The Lycoming variant will carry slightly more fuel-95 gallons-but have similar full fuel and useful loads because the Lycoming engines are lighter. But the Lycoming model clearly wont have the long legs of the diesel model. Nor will it have the simple, single-lever push-button operating logic of the diesel airplane.
If U.S. owners follow their car-buying habits, the Lycoming version will outsell the diesel version by a 20 to 1 margin. But were not convinced that will happen. During our annual visit to the Sun n Fun fly-in, the subject of fuel prices came up repeatedly, suggesting to us that buyer psychology may be approaching a tipping point in the performance-versus-economy equation. If thats true, Diamonds delayed diesel introduction may, in fact, be perfect timing.

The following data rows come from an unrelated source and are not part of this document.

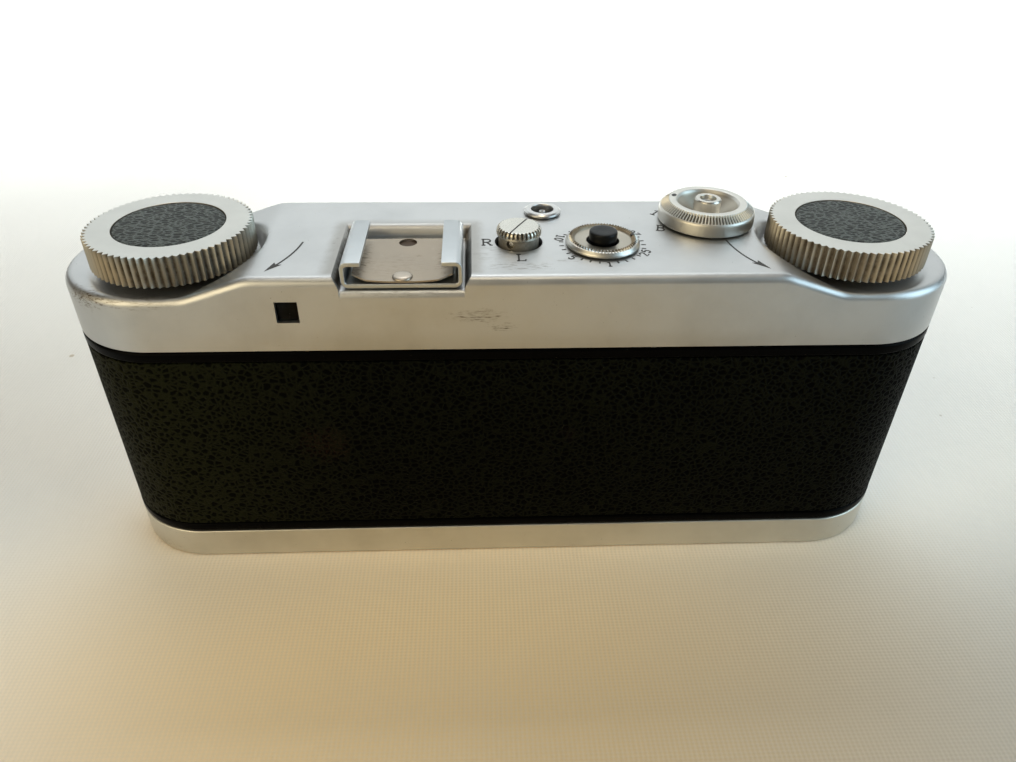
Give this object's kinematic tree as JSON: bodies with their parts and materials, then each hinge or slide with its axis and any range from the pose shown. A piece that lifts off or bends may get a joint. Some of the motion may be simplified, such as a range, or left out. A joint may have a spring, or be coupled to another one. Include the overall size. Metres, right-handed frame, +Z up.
{
  "type": "stereo camera",
  "caption": "Twin-lens film stereo camera with toothed wind and rewind knobs, speed dial, frame counter, accessory shoe and removable base.",
  "frame": {"origin": "centre of the base cover's flat underside, in the middle of the body's plan", "axes": "+Z up through the top controls, +X along the body towards the rewind knob at the user's left hand, -Y the way the two lenses look"},
  "size_m": [0.16, 0.0462, 0.0685],
  "materials": {
    "satin_chrome": "satin chrome plate on brass, fine matte grain, worn along the edges",
    "bright_chrome": "polished chrome plate",
    "black_enamel": "gloss black enamel",
    "leather": "black pebble-grain leather, greenish where it is worn",
    "blackened_metal": "matte black anti-reflection paint",
    "steel": "turned and ground steel",
    "brass": "plain turned brass",
    "glass": "polished optical glass",
    "ebonite": "smooth black hard rubber",
    "insulator": "pressed fibre insulator"
  },
  "bodies": {
    "camera_body": {"top_cover": "satin_chrome", "lens_panel": "satin_chrome", "lens_barrel_left": "satin_chrome", "lens_barrel_right": "satin_chrome", "sync_collar": "satin_chrome", "accessory_shoe": "satin_chrome", "panel_screw_1": "bright_chrome", "panel_screw_2": "bright_chrome", "panel_screw_3": "bright_chrome", "panel_screw_4": "bright_chrome", "finder_bezel": "bright_chrome", "body_shell": "black_enamel", "body_leather": "leather", "film_gate": "blackened_metal", "light_tunnel_left": "blackened_metal", "light_tunnel_right": "blackened_metal", "pressure_plate": "blackened_metal", "iris_left": "blackened_metal", "iris_right": "blackened_metal", "shutter_blades_left": "blackened_metal", "shutter_blades_right": "blackened_metal", "finder_tube": "blackened_metal", "pressure_spring": "steel", "shoe_spring": "steel", "shoe_rivet": "steel", "wind_bearing": "brass", "rewind_bearing": "brass", "sync_pin": "brass", "front_glass_left": "glass", "front_glass_right": "glass", "rear_glass_left": "glass", "rear_glass_right": "glass", "finder_eye_glass": "glass", "finder_front_glass": "glass", "sync_insulator": "insulator"},
    "base_plate": {"bottom_cover": "satin_chrome", "tripod_bush": "steel"},
    "lock": {"base_lock_key": "bright_chrome", "base_lock_bar": "steel"},
    "wind": {"wind_knob": "satin_chrome", "wind_knob_inset": "leather", "wind_shaft": "steel", "wind_gear": "brass", "takeup_spool": "blackened_metal"},
    "film_sprocket": {"sprocket": "steel", "sprocket_gear": "brass"},
    "rewind": {"rewind_knob": "satin_chrome", "rewind_knob_inset": "leather", "rewind_shaft": "steel"},
    "dial": {"speed_dial": "satin_chrome", "dial_post": "bright_chrome", "dial_post_screw": "steel"},
    "counter": {"counter_ring": "satin_chrome"},
    "release": {"release_button": "ebonite"},
    "selector": {"selector_knob": "bright_chrome", "selector_screw": "steel"},
    "focus_left": {"focus_ring_left": "satin_chrome"},
    "focus_right": {"focus_ring_right": "satin_chrome"},
    "aperture_left": {"aperture_ring_left": "bright_chrome"},
    "aperture_right": {"aperture_ring_right": "bright_chrome"}
  },
  "joints": [
    {"name": "base_drop", "type": "slide", "parent": "camera_body", "child": "base_plate", "axis": [0, 0, -1], "range_m": [0, 0.012]},
    {"name": "lock_turn", "type": "hinge", "parent": "base_plate", "child": "lock", "pos_m": [0.0605, 0, 0], "axis": [0, 0, 1], "range_deg": [0, 90]},
    {"name": "wind_turn", "type": "hinge", "parent": "camera_body", "child": "wind", "pos_m": [-0.0605, 0.00157, 0], "axis": [0, 0, 1], "continuous": true},
    {"name": "sprocket_turn", "type": "hinge", "parent": "camera_body", "child": "film_sprocket", "pos_m": [-0.04881, 0.00564, 0], "axis": [0, 0, 1], "continuous": true},
    {"name": "rewind_turn", "type": "hinge", "parent": "camera_body", "child": "rewind", "pos_m": [0.0605, 0.00157, 0], "axis": [0, 0, 1], "continuous": true},
    {"name": "dial_turn", "type": "hinge", "parent": "camera_body", "child": "dial", "pos_m": [-0.0364, -0.00625, 0], "axis": [0, 0, 1], "range_deg": [-132, 44]},
    {"name": "counter_turn", "type": "hinge", "parent": "camera_body", "child": "counter", "pos_m": [-0.0154, 0.0041, 0], "axis": [0, 0, 1], "continuous": true},
    {"name": "release_press", "type": "slide", "parent": "camera_body", "child": "release", "axis": [0, 0, -1], "range_m": [0, 0.0012], "stiffness_N_per_m": 800, "springref_m": -0.001},
    {"name": "selector_turn", "type": "hinge", "parent": "camera_body", "child": "selector", "pos_m": [-0.00054, 0.00266, 0], "axis": [0, 0, 1], "range_deg": [-58, 29.4]},
    {"name": "focus_left_turn", "type": "hinge", "parent": "camera_body", "child": "focus_left", "pos_m": [0.031, 0, 0.0282], "axis": [0, -1, 0], "range_deg": [0, 150]},
    {"name": "focus_right_turn", "type": "hinge", "parent": "camera_body", "child": "focus_right", "pos_m": [-0.031, 0, 0.0282], "axis": [0, -1, 0], "range_deg": [0, 150]},
    {"name": "aperture_left_turn", "type": "hinge", "parent": "camera_body", "child": "aperture_left", "pos_m": [0.031, 0, 0.0282], "axis": [0, -1, 0], "range_deg": [0, 80]},
    {"name": "aperture_right_turn", "type": "hinge", "parent": "camera_body", "child": "aperture_right", "pos_m": [-0.031, 0, 0.0282], "axis": [0, -1, 0], "range_deg": [0, 80]}
  ],
  "couplings": [
    {"joint": "sprocket_turn", "follows": "wind_turn", "ratio": -1.2},
    {"joint": "counter_turn", "follows": "wind_turn", "ratio": 0.034483},
    {"joint": "focus_right_turn", "follows": "focus_left_turn", "ratio": 1},
    {"joint": "aperture_right_turn", "follows": "aperture_left_turn", "ratio": 1}
  ]
}
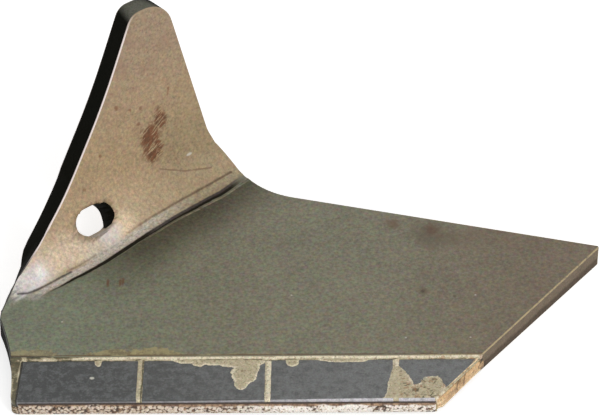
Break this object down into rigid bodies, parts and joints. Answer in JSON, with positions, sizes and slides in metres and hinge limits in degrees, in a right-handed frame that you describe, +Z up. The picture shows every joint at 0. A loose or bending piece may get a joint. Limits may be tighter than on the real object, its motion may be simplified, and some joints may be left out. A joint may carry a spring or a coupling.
{
  "type": "cultivator wing share",
  "caption": "Bent steel wing share with an upright ear, a slotted bolt hole and carbide tiles brazed along its cutting edge.",
  "frame": {"origin": "centre of the part's footprint, on the plane of the plate's underside", "axes": "+X along the cutting edge towards the pointed end, +Y back from the cutting edge, +Z up from the underside towards the ear's tip"},
  "size_m": [0.2406, 0.148, 0.0966],
  "materials": {
    "mill_steel": "satin",
    "carbide": "satin",
    "braze": "matte",
    "hardfacing": "matte"
  },
  "bodies": {
    "root": {"wing_blade": "mill_steel", "carbide_tile_1": "carbide", "carbide_tile_2": "carbide", "carbide_tile_3": "carbide", "carbide_end_tile": "carbide", "braze_filler": "braze", "edge_hardfacing": "hardfacing"}
  },
  "joints": []
}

We arent taking the position of being diesel fundamentalists, Peter Maurer told us, We are airframers. We build airplanes. That means integrating other technologies, including diesel. We are going to hedge our bets so we can react to economic conditions. If buyers want diesels, we have them. Were building them.

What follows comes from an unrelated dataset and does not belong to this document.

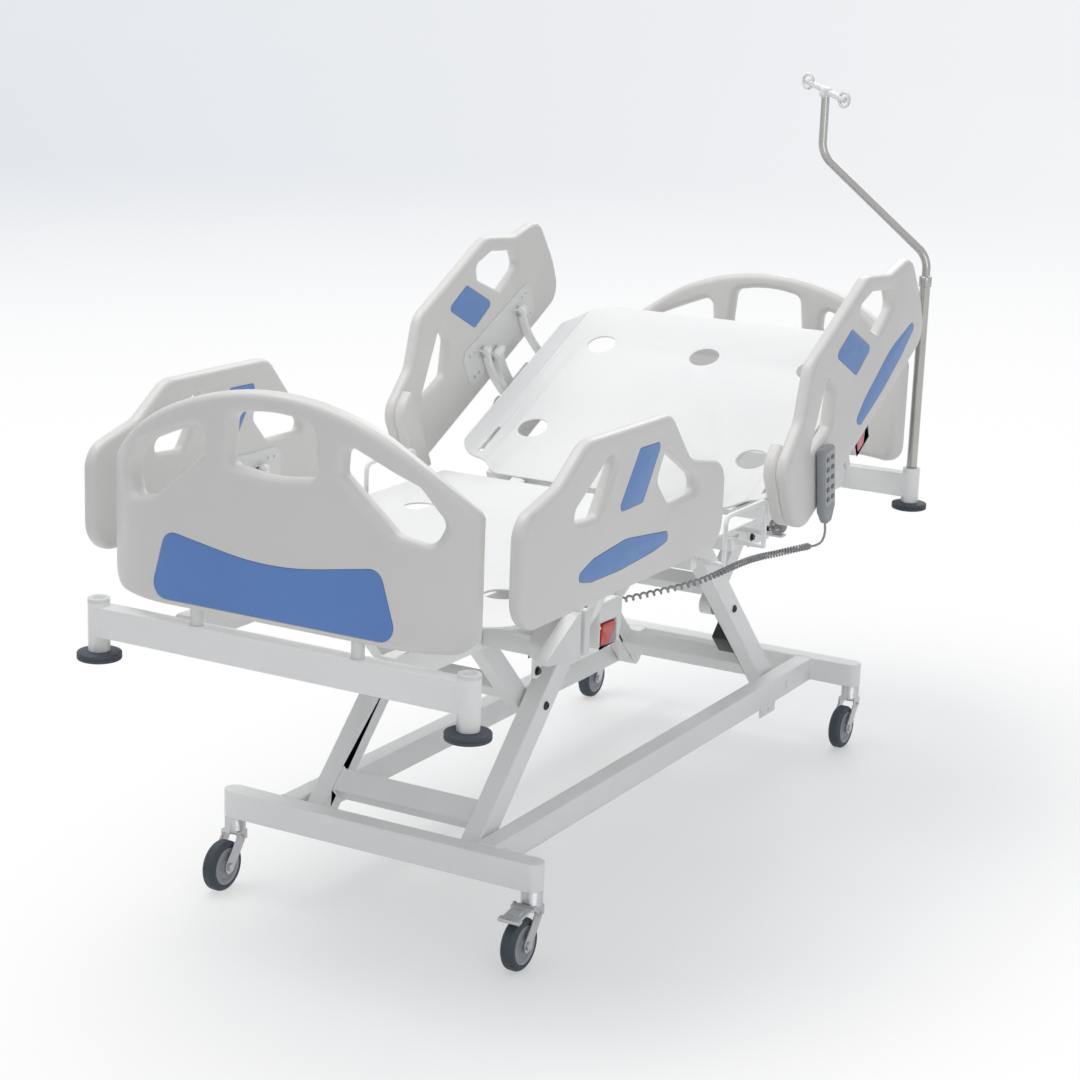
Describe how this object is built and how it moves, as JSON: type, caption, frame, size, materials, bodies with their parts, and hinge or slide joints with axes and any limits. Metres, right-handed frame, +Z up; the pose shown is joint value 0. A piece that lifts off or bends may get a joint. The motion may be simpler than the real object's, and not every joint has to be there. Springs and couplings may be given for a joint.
{
  "type": "medical_bed",
  "caption": "Adjustable hospital bed with a raising backrest and leg rest, scissor-style lift, fold-down side rails, lift-out end boards, castors and an infusion pole",
  "frame": {"origin": "on the floor, below the middle of the upper frame", "axes": "+X across the bed to the side with the handset, +Y along the bed to the head end, +Z up"},
  "size_m": [1.0038, 2.1338, 1.5776],
  "materials": {
    "powder_coat": "satin",
    "sheet_coat": "satin",
    "board_plastic": "matte",
    "cover_plastic": "matte",
    "zinc_steel": "satin",
    "pole_steel": "polished",
    "slate_rubber": "matte",
    "grey_case": "matte",
    "dark_case": "matte",
    "red_plastic": "gloss",
    "handset_plastic": "matte",
    "keypad_film": "satin",
    "cord_rubber": "matte"
  },
  "bodies": {
    "base": {"base_frame": "powder_coat", "base_pivot_pins": "zinc_steel"},
    "castor_fork_fl": {"castor_fork_fl": "zinc_steel"},
    "castor_wheel_fl": {"castor_wheel_fl": "slate_rubber"},
    "castor_fork_fr": {"castor_fork_fr": "zinc_steel"},
    "castor_wheel_fr": {"castor_wheel_fr": "slate_rubber"},
    "castor_fork_rl": {"castor_fork_rl": "zinc_steel"},
    "castor_wheel_rl": {"castor_wheel_rl": "slate_rubber"},
    "castor_fork_rr": {"castor_fork_rr": "zinc_steel"},
    "castor_wheel_rr": {"castor_wheel_rr": "slate_rubber"},
    "brake_pedal_fr": {"brake_pedal_fr": "zinc_steel"},
    "brake_pedal_rl": {"brake_pedal_rl": "zinc_steel"},
    "front_legs": {"front_leg_frame": "powder_coat"},
    "rear_legs": {"rear_leg_frame": "powder_coat"},
    "front_links": {"front_link_frame": "powder_coat"},
    "rear_links": {"rear_link_frame": "powder_coat"},
    "front_carriage": {"front_carriage": "zinc_steel"},
    "rear_carriage": {"rear_carriage": "zinc_steel"},
    "upper_frame": {"upper_frame": "powder_coat", "end_beams": "powder_coat", "bumper_discs": "slate_rubber", "frame_pins": "zinc_steel", "lift_actuators": "grey_case", "control_box": "dark_case", "frame_rail_mounts": "cover_plastic", "backrest_actuator": "grey_case", "leg_actuator": "grey_case", "handset_cord": "cord_rubber", "mains_lead": "cord_rubber", "mains_coil": "cord_rubber", "mains_plug": "cord_rubber"},
    "footboard": {"footboard": "board_plastic"},
    "headboard": {"headboard": "board_plastic"},
    "backrest": {"backrest_sheet": "sheet_coat", "backrest_frame": "powder_coat", "backrest_rail_mounts": "cover_plastic"},
    "leg_section": {"leg_sheet": "sheet_coat", "leg_section_frame": "powder_coat"},
    "backrest_rod": {"backrest_rod": "zinc_steel"},
    "leg_rod": {"leg_rod": "zinc_steel"},
    "iv_pole_lower": {"iv_pole_lower": "pole_steel"},
    "iv_pole_upper": {"iv_pole_upper": "pole_steel"},
    "rail_arms_fl": {"rail_arms_fl": "powder_coat"},
    "rail_link_fl": {"rail_link_fl": "powder_coat"},
    "rail_panel_fl": {"rail_panel_fl": "board_plastic"},
    "rail_release_fl": {"rail_release_fl": "red_plastic"},
    "rail_arms_fr": {"rail_arms_fr": "powder_coat"},
    "rail_link_fr": {"rail_link_fr": "powder_coat"},
    "rail_panel_fr": {"rail_panel_fr": "board_plastic"},
    "rail_release_fr": {"rail_release_fr": "red_plastic"},
    "rail_arms_hl": {"rail_arms_hl": "powder_coat"},
    "rail_link_hl": {"rail_link_hl": "powder_coat"},
    "rail_panel_hl": {"rail_panel_hl": "board_plastic"},
    "rail_release_hl": {"rail_release_hl": "red_plastic"},
    "rail_arms_hr": {"rail_arms_hr": "powder_coat"},
    "rail_link_hr": {"rail_link_hr": "powder_coat"},
    "rail_panel_hr": {"rail_panel_hr": "board_plastic", "handset": "handset_plastic", "handset_keypad": "keypad_film"},
    "rail_release_hr": {"rail_release_hr": "red_plastic"}
  },
  "joints": [
    {"name": "castor_swivel_fl", "type": "hinge", "parent": "base", "child": "castor_fork_fl", "pos_m": [-0.342, -0.682, 0.1447], "axis": [0, 0, 1], "continuous": true},
    {"name": "castor_roll_fl", "type": "hinge", "parent": "castor_fork_fl", "child": "castor_wheel_fl", "pos_m": [-0.342, -0.726, 0.051], "axis": [1, 0, 0], "continuous": true},
    {"name": "castor_swivel_fr", "type": "hinge", "parent": "base", "child": "castor_fork_fr", "pos_m": [0.342, -0.682, 0.1447], "axis": [0, 0, 1], "continuous": true},
    {"name": "castor_roll_fr", "type": "hinge", "parent": "castor_fork_fr", "child": "castor_wheel_fr", "pos_m": [0.342, -0.726, 0.051], "axis": [1, 0, 0], "continuous": true},
    {"name": "castor_swivel_rl", "type": "hinge", "parent": "base", "child": "castor_fork_rl", "pos_m": [-0.342, 0.866, 0.1447], "axis": [0, 0, 1], "continuous": true},
    {"name": "castor_roll_rl", "type": "hinge", "parent": "castor_fork_rl", "child": "castor_wheel_rl", "pos_m": [-0.342, 0.822, 0.051], "axis": [1, 0, 0], "continuous": true},
    {"name": "castor_swivel_rr", "type": "hinge", "parent": "base", "child": "castor_fork_rr", "pos_m": [0.342, 0.866, 0.1447], "axis": [0, 0, 1], "continuous": true},
    {"name": "castor_roll_rr", "type": "hinge", "parent": "castor_fork_rr", "child": "castor_wheel_rr", "pos_m": [0.342, 0.822, 0.051], "axis": [1, 0, 0], "continuous": true},
    {"name": "brake_fr", "type": "hinge", "parent": "castor_fork_fr", "child": "brake_pedal_fr", "pos_m": [0.342, -0.688, 0.104], "axis": [1, 0, 0], "range_deg": [0, 8]},
    {"name": "brake_rl", "type": "hinge", "parent": "castor_fork_rl", "child": "brake_pedal_rl", "pos_m": [-0.342, 0.86, 0.104], "axis": [1, 0, 0], "range_deg": [0, 8]},
    {"name": "lift", "type": "hinge", "parent": "base", "child": "front_legs", "pos_m": [0, -0.62, 0.1725], "axis": [1, 0, 0], "range_deg": [-23, 15]},
    {"name": "front_link_pivot", "type": "hinge", "parent": "front_legs", "child": "front_links", "pos_m": [0, -0.39373, 0.39877], "axis": [1, 0, 0], "range_deg": [-30, 46]},
    {"name": "frame_pivot", "type": "hinge", "parent": "front_links", "child": "upper_frame", "pos_m": [0, -0.62, 0.62505], "axis": [1, 0, 0], "range_deg": [-23, 15]},
    {"name": "front_slide_pivot", "type": "hinge", "parent": "front_legs", "child": "front_carriage", "pos_m": [0, -0.16745, 0.62505], "axis": [1, 0, 0], "range_deg": [-15, 23]},
    {"name": "rear_lift", "type": "hinge", "parent": "base", "child": "rear_legs", "pos_m": [0, 0.705, 0.1725], "axis": [1, 0, 0], "range_deg": [-15, 23]},
    {"name": "rear_link_pivot", "type": "hinge", "parent": "rear_legs", "child": "rear_links", "pos_m": [0, 0.47873, 0.39877], "axis": [1, 0, 0], "range_deg": [-46, 30]},
    {"name": "rear_slide_pivot", "type": "hinge", "parent": "rear_legs", "child": "rear_carriage", "pos_m": [0, 0.25245, 0.62505], "axis": [1, 0, 0], "range_deg": [-23, 15]},
    {"name": "backrest_raise", "type": "hinge", "parent": "upper_frame", "child": "backrest", "pos_m": [0, 0.19, 0.688], "axis": [1, 0, 0], "range_deg": [-26, 44], "deforming": ["handset_cord"]},
    {"name": "leg_raise", "type": "hinge", "parent": "upper_frame", "child": "leg_section", "pos_m": [0, 0.128, 0.688], "axis": [-1, 0, 0], "range_deg": [0, 25]},
    {"name": "backrest_rod_slide", "type": "slide", "parent": "upper_frame", "child": "backrest_rod", "axis": [0, 1, 0], "range_m": [-0.04687, 0.07932]},
    {"name": "leg_rod_slide", "type": "slide", "parent": "upper_frame", "child": "leg_rod", "axis": [0, -1, 0], "range_m": [0, 0.04762]},
    {"name": "footboard_lift", "type": "slide", "parent": "upper_frame", "child": "footboard", "axis": [0, 0, 1], "range_m": [0, 0.15]},
    {"name": "headboard_lift", "type": "slide", "parent": "upper_frame", "child": "headboard", "axis": [0, 0, 1], "range_m": [0, 0.15]},
    {"name": "pole_turn", "type": "hinge", "parent": "upper_frame", "child": "iv_pole_lower", "pos_m": [0.398, 1.025, 0.662], "axis": [0, 0, 1], "continuous": true},
    {"name": "pole_height", "type": "slide", "parent": "iv_pole_lower", "child": "iv_pole_upper", "axis": [0, 0, 1], "range_m": [0, 0.2]},
    {"name": "rail_fold_fl", "type": "hinge", "parent": "upper_frame", "child": "rail_arms_fl", "pos_m": [-0.372, -0.57, 0.655], "axis": [0, -1, 0], "range_deg": [0, 131]},
    {"name": "rail_panel_pivot_fl", "type": "hinge", "parent": "rail_arms_fl", "child": "rail_panel_fl", "pos_m": [-0.424, -0.57, 0.804], "axis": [0, -1, 0], "range_deg": [-131, 0]},
    {"name": "rail_link_pivot_fl", "type": "hinge", "parent": "upper_frame", "child": "rail_link_fl", "pos_m": [-0.372, -0.615, 0.623], "axis": [0, -1, 0], "range_deg": [0, 131]},
    {"name": "rail_release_fl", "type": "hinge", "parent": "upper_frame", "child": "rail_release_fl", "pos_m": [-0.412, -0.562, 0.64], "axis": [0, 1, 0], "range_deg": [0, 18]},
    {"name": "rail_fold_fr", "type": "hinge", "parent": "upper_frame", "child": "rail_arms_fr", "pos_m": [0.372, -0.57, 0.655], "axis": [0, 1, 0], "range_deg": [0, 131]},
    {"name": "rail_panel_pivot_fr", "type": "hinge", "parent": "rail_arms_fr", "child": "rail_panel_fr", "pos_m": [0.424, -0.57, 0.804], "axis": [0, 1, 0], "range_deg": [-131, 0]},
    {"name": "rail_link_pivot_fr", "type": "hinge", "parent": "upper_frame", "child": "rail_link_fr", "pos_m": [0.372, -0.615, 0.623], "axis": [0, 1, 0], "range_deg": [0, 131]},
    {"name": "rail_release_fr", "type": "hinge", "parent": "upper_frame", "child": "rail_release_fr", "pos_m": [0.412, -0.562, 0.64], "axis": [0, -1, 0], "range_deg": [0, 18]},
    {"name": "rail_fold_hl", "type": "hinge", "parent": "backrest", "child": "rail_arms_hl", "pos_m": [-0.392, 0.56598, 0.83188], "axis": [0, -0.8988, -0.4384], "range_deg": [0, 131]},
    {"name": "rail_panel_pivot_hl", "type": "hinge", "parent": "rail_arms_hl", "child": "rail_panel_hl", "pos_m": [-0.444, 0.50066, 0.9658], "axis": [0, -0.8988, -0.4384], "range_deg": [-131, 0]},
    {"name": "rail_link_pivot_hl", "type": "hinge", "parent": "backrest", "child": "rail_link_hl", "pos_m": [-0.392, 0.53956, 0.78339], "axis": [0, -0.8988, -0.4384], "range_deg": [0, 131]},
    {"name": "rail_release_hl", "type": "hinge", "parent": "backrest", "child": "rail_release_hl", "pos_m": [-0.432, 0.57974, 0.8219], "axis": [0, 0.8988, 0.4384], "range_deg": [0, 18]},
    {"name": "rail_fold_hr", "type": "hinge", "parent": "backrest", "child": "rail_arms_hr", "pos_m": [0.392, 0.56598, 0.83188], "axis": [0, 0.8988, 0.4384], "range_deg": [0, 131], "deforming": ["handset_cord"]},
    {"name": "rail_panel_pivot_hr", "type": "hinge", "parent": "rail_arms_hr", "child": "rail_panel_hr", "pos_m": [0.444, 0.50066, 0.9658], "axis": [0, 0.8988, 0.4384], "range_deg": [-131, 0]},
    {"name": "rail_link_pivot_hr", "type": "hinge", "parent": "backrest", "child": "rail_link_hr", "pos_m": [0.392, 0.53956, 0.78339], "axis": [0, 0.8988, 0.4384], "range_deg": [0, 131]},
    {"name": "rail_release_hr", "type": "hinge", "parent": "backrest", "child": "rail_release_hr", "pos_m": [0.432, 0.57974, 0.8219], "axis": [0, -0.8988, -0.4384], "range_deg": [0, 18]}
  ],
  "couplings": [
    {"joint": "front_link_pivot", "follows": "lift", "ratio": -2},
    {"joint": "frame_pivot", "follows": "lift", "ratio": 1},
    {"joint": "front_slide_pivot", "follows": "lift", "ratio": -1},
    {"joint": "rear_lift", "follows": "lift", "ratio": -1},
    {"joint": "rear_link_pivot", "follows": "lift", "ratio": 2},
    {"joint": "rear_slide_pivot", "follows": "lift", "ratio": 1},
    {"joint": "backrest_rod_slide", "follows": "backrest_raise", "m_per_rad": 0.10329},
    {"joint": "leg_rod_slide", "follows": "leg_raise", "m_per_rad": 0.10913},
    {"joint": "rail_panel_pivot_fl", "follows": "rail_fold_fl", "ratio": -1},
    {"joint": "rail_link_pivot_fl", "follows": "rail_fold_fl", "ratio": 1},
    {"joint": "rail_panel_pivot_fr", "follows": "rail_fold_fr", "ratio": -1},
    {"joint": "rail_link_pivot_fr", "follows": "rail_fold_fr", "ratio": 1},
    {"joint": "rail_panel_pivot_hl", "follows": "rail_fold_hl", "ratio": -1},
    {"joint": "rail_link_pivot_hl", "follows": "rail_fold_hl", "ratio": 1},
    {"joint": "rail_panel_pivot_hr", "follows": "rail_fold_hr", "ratio": -1},
    {"joint": "rail_link_pivot_hr", "follows": "rail_fold_hr", "ratio": 1}
  ]
}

Of all the engine initiatives weve examined, the Diamond/Thielert diesel project has been the most successful. Its delivering diesel twins and European buyers are pottering around in some 130-plus diesel-powered Stars. In the U.S.-thanks to cheap gas prices and the tenaciousness of leaded fuel-diesels havent made such inroads. FADECs for existing gasoline engines have fared even more poorly, eliciting a giant yawn from buyers. Rising fuel prices might not help the FADEC initiative much if the pricier gas still contains lead. Thus far, the quest for economy hasnt been a player in FADEC sales and the quest for octane remains a non-starter.
At this juncture, we cant tell if the diesel revolution has a firm foothold or is merely a flash-in-the-pan fad. Our guess is the former, however. Diamond has sold more of these airplanes than we thought they would and despite the lack of a U.S. market entry, theyre further along than we imagined they would be.
Two things could squash the diesel initiative: The discovery of a giant, heretofore unknown ocean of oil, or some other reason for a sharp decline in oil prices, or the emergence of some dreadful design fault in the Thielert diesels that make them incapable of reaching a 2000-hour TBO.
Were pretty sure the oil ocean thing is not going to happen, so its up to Thielert and Diamond to prove that the 200,000-mile reputation diesels have earned in cars can be carried over to airplanes.